:: EXERCISE AIM ::
Copy every line of the data exactly, leaving nothing out.

:: SUPPLIED DATA ::
★ ★ ★ ★ ★

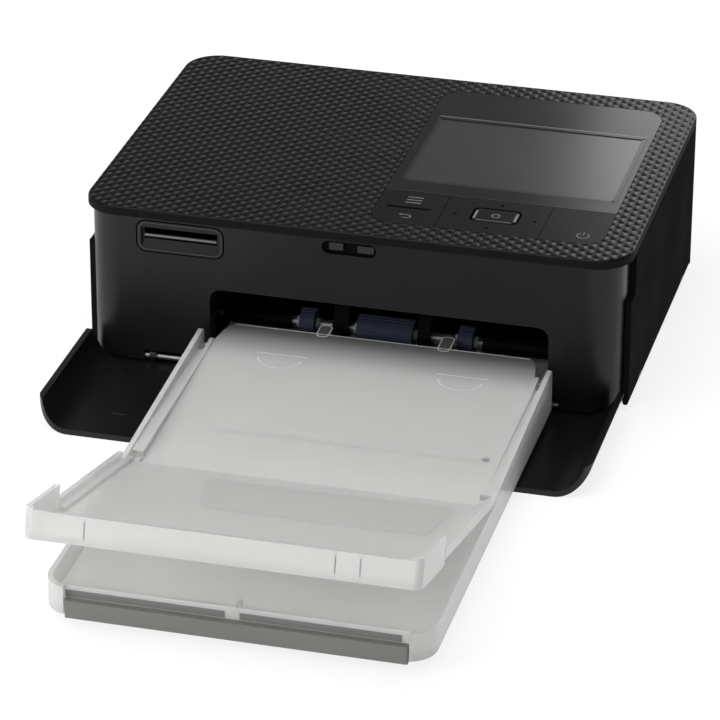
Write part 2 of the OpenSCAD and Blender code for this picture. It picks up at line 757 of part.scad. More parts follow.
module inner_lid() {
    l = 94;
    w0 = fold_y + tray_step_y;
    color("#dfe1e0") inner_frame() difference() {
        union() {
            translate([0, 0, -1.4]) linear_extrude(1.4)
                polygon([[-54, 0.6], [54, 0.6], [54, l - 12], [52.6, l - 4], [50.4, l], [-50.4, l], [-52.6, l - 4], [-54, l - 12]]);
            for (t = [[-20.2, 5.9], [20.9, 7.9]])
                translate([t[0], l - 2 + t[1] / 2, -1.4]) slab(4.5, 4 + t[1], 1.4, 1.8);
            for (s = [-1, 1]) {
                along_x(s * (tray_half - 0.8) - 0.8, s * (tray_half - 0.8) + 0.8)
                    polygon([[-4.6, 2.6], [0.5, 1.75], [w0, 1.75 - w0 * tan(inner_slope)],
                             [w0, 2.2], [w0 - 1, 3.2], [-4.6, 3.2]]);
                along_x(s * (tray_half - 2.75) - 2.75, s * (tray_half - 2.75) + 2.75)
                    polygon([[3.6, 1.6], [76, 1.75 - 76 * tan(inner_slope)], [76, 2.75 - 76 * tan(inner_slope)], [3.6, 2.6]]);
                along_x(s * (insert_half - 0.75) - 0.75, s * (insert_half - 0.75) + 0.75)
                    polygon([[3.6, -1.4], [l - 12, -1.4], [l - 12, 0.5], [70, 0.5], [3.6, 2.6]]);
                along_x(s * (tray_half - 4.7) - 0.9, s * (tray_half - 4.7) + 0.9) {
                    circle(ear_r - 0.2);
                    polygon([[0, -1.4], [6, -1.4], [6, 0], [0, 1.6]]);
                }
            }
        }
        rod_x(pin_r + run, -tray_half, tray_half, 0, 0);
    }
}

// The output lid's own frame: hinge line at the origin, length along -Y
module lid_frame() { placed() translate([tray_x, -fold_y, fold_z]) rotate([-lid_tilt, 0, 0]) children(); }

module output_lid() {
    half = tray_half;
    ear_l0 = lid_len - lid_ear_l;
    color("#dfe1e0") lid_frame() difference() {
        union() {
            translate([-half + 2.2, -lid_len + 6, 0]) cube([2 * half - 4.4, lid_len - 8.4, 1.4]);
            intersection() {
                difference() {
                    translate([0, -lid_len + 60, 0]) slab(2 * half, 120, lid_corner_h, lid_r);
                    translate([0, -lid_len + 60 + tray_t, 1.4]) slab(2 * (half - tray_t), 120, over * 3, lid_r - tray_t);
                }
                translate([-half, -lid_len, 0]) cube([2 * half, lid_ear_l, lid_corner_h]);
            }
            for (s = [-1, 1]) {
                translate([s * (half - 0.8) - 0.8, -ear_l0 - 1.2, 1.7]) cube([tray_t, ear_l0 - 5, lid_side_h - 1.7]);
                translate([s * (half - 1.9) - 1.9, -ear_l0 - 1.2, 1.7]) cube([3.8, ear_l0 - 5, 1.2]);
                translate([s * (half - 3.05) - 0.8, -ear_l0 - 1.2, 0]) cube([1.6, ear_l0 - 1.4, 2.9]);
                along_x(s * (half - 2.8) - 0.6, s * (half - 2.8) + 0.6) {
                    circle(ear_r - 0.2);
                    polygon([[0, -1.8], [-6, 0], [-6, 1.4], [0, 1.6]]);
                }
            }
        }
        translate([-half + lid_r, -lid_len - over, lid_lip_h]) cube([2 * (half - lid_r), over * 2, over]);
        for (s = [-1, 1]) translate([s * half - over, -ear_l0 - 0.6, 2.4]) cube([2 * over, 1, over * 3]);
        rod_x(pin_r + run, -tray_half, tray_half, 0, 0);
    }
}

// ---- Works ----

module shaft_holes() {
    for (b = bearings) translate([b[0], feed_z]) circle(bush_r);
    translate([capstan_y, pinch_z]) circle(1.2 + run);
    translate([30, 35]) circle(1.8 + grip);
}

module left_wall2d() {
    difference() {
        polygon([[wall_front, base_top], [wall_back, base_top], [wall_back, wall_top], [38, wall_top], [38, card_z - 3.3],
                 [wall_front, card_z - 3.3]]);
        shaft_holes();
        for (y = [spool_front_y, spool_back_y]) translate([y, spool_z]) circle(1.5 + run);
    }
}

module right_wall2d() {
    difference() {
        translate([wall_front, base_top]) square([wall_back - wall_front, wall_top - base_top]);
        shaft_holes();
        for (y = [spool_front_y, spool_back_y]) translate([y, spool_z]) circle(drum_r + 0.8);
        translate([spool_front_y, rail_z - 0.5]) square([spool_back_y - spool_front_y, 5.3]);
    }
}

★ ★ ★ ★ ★

:: PROBLEM SOLUTION ::
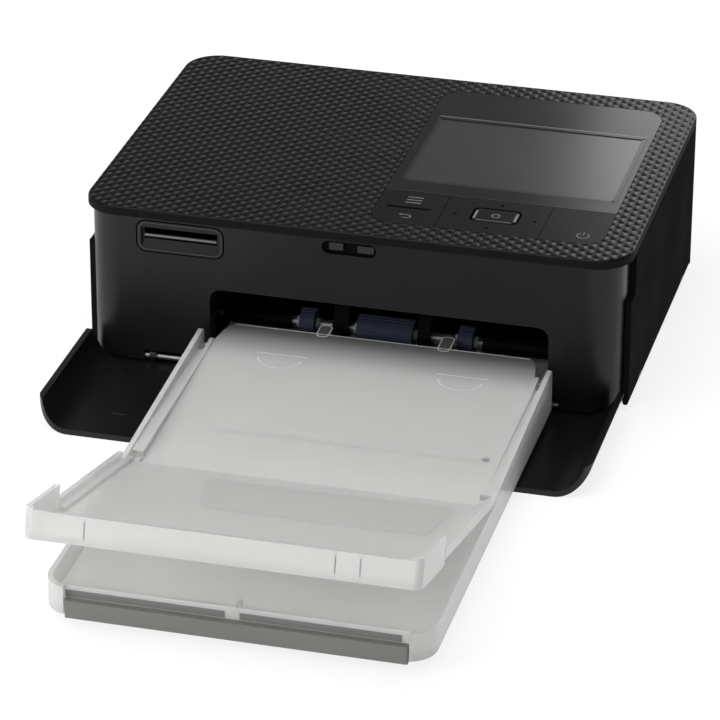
Write part 2 of the OpenSCAD and Blender code for this picture. It picks up at line 757 of part.scad. More parts follow.
module inner_lid() {
    l = 94;
    w0 = fold_y + tray_step_y;
    color("#dfe1e0") inner_frame() difference() {
        union() {
            translate([0, 0, -1.4]) linear_extrude(1.4)
                polygon([[-54, 0.6], [54, 0.6], [54, l - 12], [52.6, l - 4], [50.4, l], [-50.4, l], [-52.6, l - 4], [-54, l - 12]]);
            for (t = [[-20.2, 5.9], [20.9, 7.9]])
                translate([t[0], l - 2 + t[1] / 2, -1.4]) slab(4.5, 4 + t[1], 1.4, 1.8);
            for (s = [-1, 1]) {
                along_x(s * (tray_half - 0.8) - 0.8, s * (tray_half - 0.8) + 0.8)
                    polygon([[-4.6, 2.6], [0.5, 1.75], [w0, 1.75 - w0 * tan(inner_slope)],
                             [w0, 2.2], [w0 - 1, 3.2], [-4.6, 3.2]]);
                along_x(s * (tray_half - 2.75) - 2.75, s * (tray_half - 2.75) + 2.75)
                    polygon([[3.6, 1.6], [76, 1.75 - 76 * tan(inner_slope)], [76, 2.75 - 76 * tan(inner_slope)], [3.6, 2.6]]);
                along_x(s * (insert_half - 0.75) - 0.75, s * (insert_half - 0.75) + 0.75)
                    polygon([[3.6, -1.4], [l - 12, -1.4], [l - 12, 0.5], [70, 0.5], [3.6, 2.6]]);
                along_x(s * (tray_half - 4.7) - 0.9, s * (tray_half - 4.7) + 0.9) {
                    circle(ear_r - 0.2);
                    polygon([[0, -1.4], [6, -1.4], [6, 0], [0, 1.6]]);
                }
            }
        }
        rod_x(pin_r + run, -tray_half, tray_half, 0, 0);
    }
}

// The output lid's own frame: hinge line at the origin, length along -Y
module lid_frame() { placed() translate([tray_x, -fold_y, fold_z]) rotate([-lid_tilt, 0, 0]) children(); }

module output_lid() {
    half = tray_half;
    ear_l0 = lid_len - lid_ear_l;
    color("#dfe1e0") lid_frame() difference() {
        union() {
            translate([-half + 2.2, -lid_len + 6, 0]) cube([2 * half - 4.4, lid_len - 8.4, 1.4]);
            intersection() {
                difference() {
                    translate([0, -lid_len + 60, 0]) slab(2 * half, 120, lid_corner_h, lid_r);
                    translate([0, -lid_len + 60 + tray_t, 1.4]) slab(2 * (half - tray_t), 120, over * 3, lid_r - tray_t);
                }
                translate([-half, -lid_len, 0]) cube([2 * half, lid_ear_l, lid_corner_h]);
            }
            for (s = [-1, 1]) {
                translate([s * (half - 0.8) - 0.8, -ear_l0 - 1.2, 1.7]) cube([tray_t, ear_l0 - 5, lid_side_h - 1.7]);
                translate([s * (half - 1.9) - 1.9, -ear_l0 - 1.2, 1.7]) cube([3.8, ear_l0 - 5, 1.2]);
                translate([s * (half - 3.05) - 0.8, -ear_l0 - 1.2, 0]) cube([1.6, ear_l0 - 1.4, 2.9]);
                along_x(s * (half - 2.8) - 0.6, s * (half - 2.8) + 0.6) {
                    circle(ear_r - 0.2);
                    polygon([[0, -1.8], [-6, 0], [-6, 1.4], [0, 1.6]]);
                }
            }
        }
        translate([-half + lid_r, -lid_len - over, lid_lip_h]) cube([2 * (half - lid_r), over * 2, over]);
        for (s = [-1, 1]) translate([s * half - over, -ear_l0 - 0.6, 2.4]) cube([2 * over, 1, over * 3]);
        rod_x(pin_r + run, -tray_half, tray_half, 0, 0);
    }
}

// ---- Works ----

module shaft_holes() {
    for (b = bearings) translate([b[0], feed_z]) circle(bush_r);
    translate([capstan_y, pinch_z]) circle(1.2 + run);
    translate([30, 35]) circle(1.8 + grip);
}

module left_wall2d() {
    difference() {
        polygon([[wall_front, base_top], [wall_back, base_top], [wall_back, wall_top], [38, wall_top], [38, card_z - 3.3],
                 [wall_front, card_z - 3.3]]);
        shaft_holes();
        for (y = [spool_front_y, spool_back_y]) translate([y, spool_z]) circle(1.5 + run);
    }
}

module right_wall2d() {
    difference() {
        translate([wall_front, base_top]) square([wall_back - wall_front, wall_top - base_top]);
        shaft_holes();
        for (y = [spool_front_y, spool_back_y]) translate([y, spool_z]) circle(drum_r + 0.8);
        translate([spool_front_y, rail_z - 0.5]) square([spool_back_y - spool_front_y, 5.3]);
    }
}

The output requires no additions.